Lenders and Post-Foreclosure Purchasers Have Standing to Make Construction Defect Claims for After-Discovered Conditions

The Colorado Court of Appeals has decided a case which answers a question long in need of an answer: do banks/lenders have standing to assert construction defect claims when they receive title to a newly-constructed home following a foreclosure sale or deed-in-lieu of foreclosure?  The decision was released on August 1, 2013, in the case of Mid Valley Real Estate Solutions V, LLC v. Hepworth-Pawlack Geotechnical, Inc., Steve Pawlak, Daniel Hadin, and S K Peightal Engineers, Ltd. (Colorado Court of Appeals No. 13CA0519).

The background facts of the case are typical of a Colorado residential construction defect case generally.  A developer contracted for an analytical soil engineering report from a geotechnical engineering firm (H-P) which made a foundation recommendation.  The developer’s general contractor then retained an engineering firm (SPKE) to provide engineering services, including a foundation design. The general contractor built the foundation in accordance with the H-P and SPKE criteria and plans.

The house was not sold by the developer and went into default on the construction loan.  These events resulted in a deed-in-lieu of foreclosure to a bank-controlled entity which purchased the house for re-sale.  Shortly after receiving the developer’s deed, the bank-related entity discovered defects in the foundation that resulted in a construction defect suit against the two design firms and related individuals.  The defendant parties moved for summary judgment on the negligence claims, based on the economic loss rule.  The latter rule precludes the bringing of a tort/negligence claim based on a claimed breach of duty which also exists as a term of a contract between the parties.

The Court of Appeals decided this case on an interlocutory appeal by the defendants from the denial of summary judgment.  In reviewing the case, the Court relied primarily on the “independent duties” of construction professionals as applied in the prior cases of Cosmopolitan Homes v. Weller, 663 P.2d 1041, 1042-43 (Colo. 1983) and Yacht Club II Homeowners Ass’n. v. AC Excavating, Inc.,  114 P. 3d. 862 (Colo. 2005).  

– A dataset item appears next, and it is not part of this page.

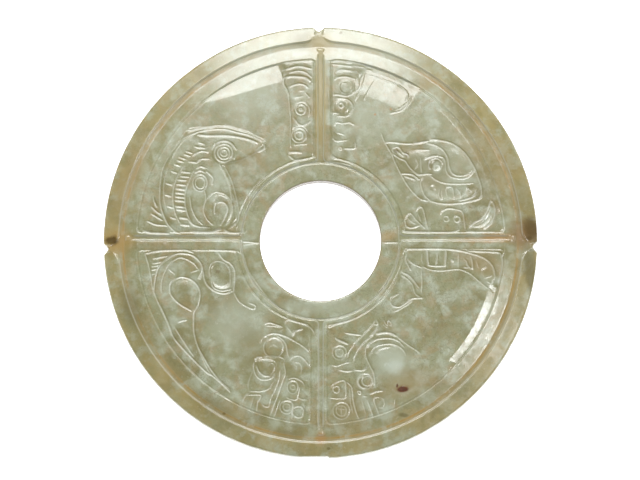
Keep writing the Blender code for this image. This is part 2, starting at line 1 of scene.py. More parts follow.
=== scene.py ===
"""Looks of the jade bi disc: its fine carving, its stone, the floor, the light, the camera.

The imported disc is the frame. One finely carved mesh stands for it, made from a height map
of the carved face: rings, fields and channels worked out from their radii, then swellings
and cut lines laid over them. All lengths are millimetres until the mesh is filled in.
"""

import logging
import math
from dataclasses import dataclass, field
from enum import Enum

import bpy
import numpy as np
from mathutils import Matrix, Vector


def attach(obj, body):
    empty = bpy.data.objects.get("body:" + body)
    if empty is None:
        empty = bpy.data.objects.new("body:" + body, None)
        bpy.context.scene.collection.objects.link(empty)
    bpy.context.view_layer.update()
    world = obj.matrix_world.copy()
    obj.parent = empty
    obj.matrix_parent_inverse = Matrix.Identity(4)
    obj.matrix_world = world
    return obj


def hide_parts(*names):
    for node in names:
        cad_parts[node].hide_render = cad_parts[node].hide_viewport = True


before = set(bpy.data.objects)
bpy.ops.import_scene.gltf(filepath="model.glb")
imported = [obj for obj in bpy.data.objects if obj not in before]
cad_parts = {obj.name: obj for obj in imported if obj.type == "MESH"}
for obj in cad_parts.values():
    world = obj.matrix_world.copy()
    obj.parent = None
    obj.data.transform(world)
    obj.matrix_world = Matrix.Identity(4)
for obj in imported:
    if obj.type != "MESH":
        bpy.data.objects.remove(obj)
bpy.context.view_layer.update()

LOG = logging.getLogger("jade_disc")
MM = 0.001

# The carving is drawn on the photograph's frame: the disc's middle there, in pixels, the
# millimetres of one pixel, and how far the slight tilt of the view shortens heights
DRAWN_MIDDLE = (320.5, 240.7)
DRAWN_UNIT = 0.299
DRAWN_SQUASH = 0.9925

Points = list[tuple[float, float]]


class Cut(Enum):
    """How a line is cut: half its width and its depth in millimetres, and its paleness."""

    BROAD = (0.50, 0.130, 1.0)
    CLEAR = (0.36, 0.092, 0.8)
    PLAIN = (0.30, 0.052, 0.6)
    FAINT = (0.28, 0.032, 0.4)


def to_disc(points: Points | np.ndarray) -> np.ndarray:
    """Points drawn on the photograph's frame brought to the disc, in millimetres.

    Across is (x - middle) times the unit, and up is (middle - y) times the unit over the
    shortening.

    Args:
        points: Pixels, x to the right and y down.

    Returns:
        Millimetres from the disc's middle, y up.
    """
    drawn = np.asarray(points, float)
    across = (drawn[:, 0] - DRAWN_MIDDLE[0]) * DRAWN_UNIT
    up = (DRAWN_MIDDLE[1] - drawn[:, 1]) * DRAWN_UNIT / DRAWN_SQUASH
    return np.column_stack([across, up])


def ring(x: float, y: float, radius: float, tall: float = 1.0,
         start: float = 0.0, end: float = 360.0) -> Points:
    """Points of a circle, or part of one, on the photograph's frame.

    Point k is at the centre plus the radius times (cosine, -sine) of its angle.

    Args:
        x: Centre across.
        y: Centre down.
        radius: Radius in pixels.
        tall: Height as a share of the width.
        start: First angle in degrees, from the right, turning up.
        end: Last angle in degrees.

    Returns:
        The points, the first repeated at the end of a whole circle.
    """
    turn = np.radians(np.linspace(start, end, max(5, round(abs(end - start) / 30) + 1)))
    return [(x + radius * math.cos(a), y - radius * tall * math.sin(a)) for a in turn]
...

The Cosmopolitan case held that a successor homeowner could assert newly discovered claims against a builder-vendor which were latent and therefore not discoverable at the time of purchase of the home.  The separate Yacht Club II case held that there was an independent duty of due care owed by subcontractor construction professionals to homeowners to “act without negligence in the construction of homes.”  To get to its result in Mid Valley, the Court conflated the holdings of both prior cases, and even engaged in retrospective application of Cosmopolitan to the Colorado cases involving the economic loss rule, in order to circumvent its effects in Mid Valley.  In other words, this was more of a case about public policy and avoidance of technical defenses raised by builders than it was a legal analysis of the economic loss rule.

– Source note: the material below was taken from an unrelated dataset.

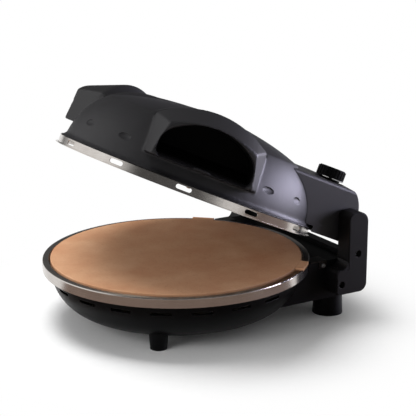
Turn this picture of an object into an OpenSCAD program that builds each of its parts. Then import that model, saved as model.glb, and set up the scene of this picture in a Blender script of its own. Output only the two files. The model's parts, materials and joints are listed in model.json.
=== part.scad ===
// Electric pizza maker with a hinged dome lid: a shallow bowl base with a stone, a domed lid with two
// scooped side grips, two rear hinge arms and a thermostat knob. Millimetres, +Z up, -Y is the front,
// +Y the hinge side, Z = 0 is the table the feet stand on. The origin is under the centre of the stone.

/* [Overall] */
// outer radius of the steel base ring
ring_r = 176; // [150:1:210]
// height of the ring's flat top above the table
ring_top = 82; // [70:1:100]
// height of the lid dome above the lid's own ring plane
dome_h = 107.5; // [100:0.5:125]
// angle the lid is shown open
lid_open = 24.4; // [0:0.2:80]

/* [Base] */
// outer wall height of the steel ring
ring_h = 12.6; // [9:0.2:18]
// width of the flat lip on top of the ring
ring_lip = 8; // [5:0.5:14]
// depth of the bowl below the ring
bowl_d = 56.4; // [45:0.2:70]
// number of vent slots round the bowl
bowl_slots = 20; // [12:1:28]
// gap between stone and ring lip
stone_gap = 2.5; // [1:0.1:5]
// thickness of the stone
stone_t = 13.4; // [9:0.1:18]
// radius of a rear foot
foot_r = 19.6; // [14:0.2:24]

/* [Hinge] */
// distance from the middle to the outer face of an arm
arm_x = 144.5; // [128:0.5:160]
// thickness of an arm, across the object
arm_t = 24.5; // [16:0.5:30]
// pivot distance behind the centre
piv_y = 197; // [190:1:215]
// pivot height above the ring's top plane
piv_z = 24; // [14:1:34]
// radius of the pivot pin
pin_r = 4.5; // [3:0.1:6]
// running clearance of a pin in its bore
pin_gap = 0.05; // [0.02:0.01:0.1]

/* [Lid] */
// height of the closed lid's lower lip above the ring
lid_gap = 6; // [4:0.5:9]
// height of the steel lid band
band_h = 10.6; // [9:0.2:14]
// number of slots round the lid band
band_slots = 12; // [8:1:20]
// wall of the lid shell
shell_t = 2.4; // [1.6:0.1:4]
// half width of a finger opening
grip_w = 60; // [50:1:61]
// height of the top of a finger opening above the lid's ring plane
grip_top = 87; // [80:1:87]
// radius of the grip lips about the middle of the lid
grip_out = 181; // [178:1:186]
// angle of a grip from the front
grip_az = 62; // [50:1:80]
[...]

The arguments advanced by the defendants claimed that the economic loss rule should bar the negligence claims of the bank-related homeowner because it was not a “homeowner” in the conventional sense of that word.  The Court said, in substance, that the duties of Comospolitan and Yacht Club II owed by construction professionals were the same regardless of the nature or identity of the “homeowner.”   The Court also said that it could not decide whether the lender was the alter ego of the bank-related entity based on the record before it. Therefore such allegations were not deemed proven, nor were they assumed. However, the tenor of the opinion suggests that the identity of the homeowner was irrelevant to the policy analysis that followed.

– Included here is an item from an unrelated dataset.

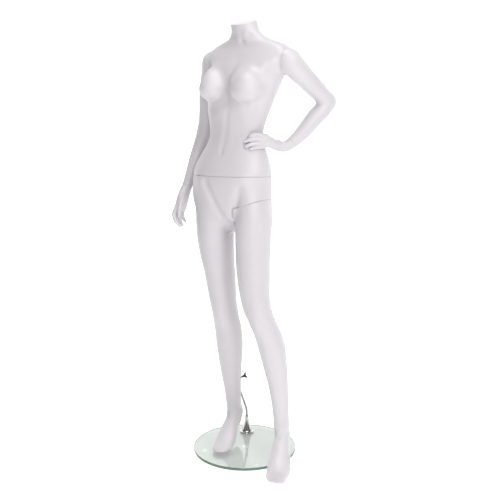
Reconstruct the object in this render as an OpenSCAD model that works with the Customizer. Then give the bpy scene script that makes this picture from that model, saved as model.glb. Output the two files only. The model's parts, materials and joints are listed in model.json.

In substance, the Court held that the technical arguments of the defendants about the bank-related entity’s standing and the application of the economic loss rule were trumped by the legal “duty” holdings of Cosmopolitan and Yacht Club II as they pertained to construction professionals.  Further, the Court made it clear in its discussion that it did not want to see a “windfall” dismissal of the claims accrue to a construction professional simply because the property owner was not a consumer or a more conventional owner. 

While the case may be limited in its application because it was an interlocutory appeal, and because the factual record was not fully developed, it is the first indication that lenders, foreclosure investors, and even distressed property speculators may have the ability to assert construction defect claims as successors in title.  The case may yet be appealed to the Colorado Supreme Court for further proceedings, but its inclination for taking interlocutory appeals is very small. 

For now, the appellate question of legal standing for successor owners (regardless of their identity) pressing tort claims has been answered, at least where latent and later discovered problems manifest for the first time after the ownership has been transferred. By logical extension of Cosmopolitan, such claims would be barred for a successor owner if the problems were manifest at the time of transfer.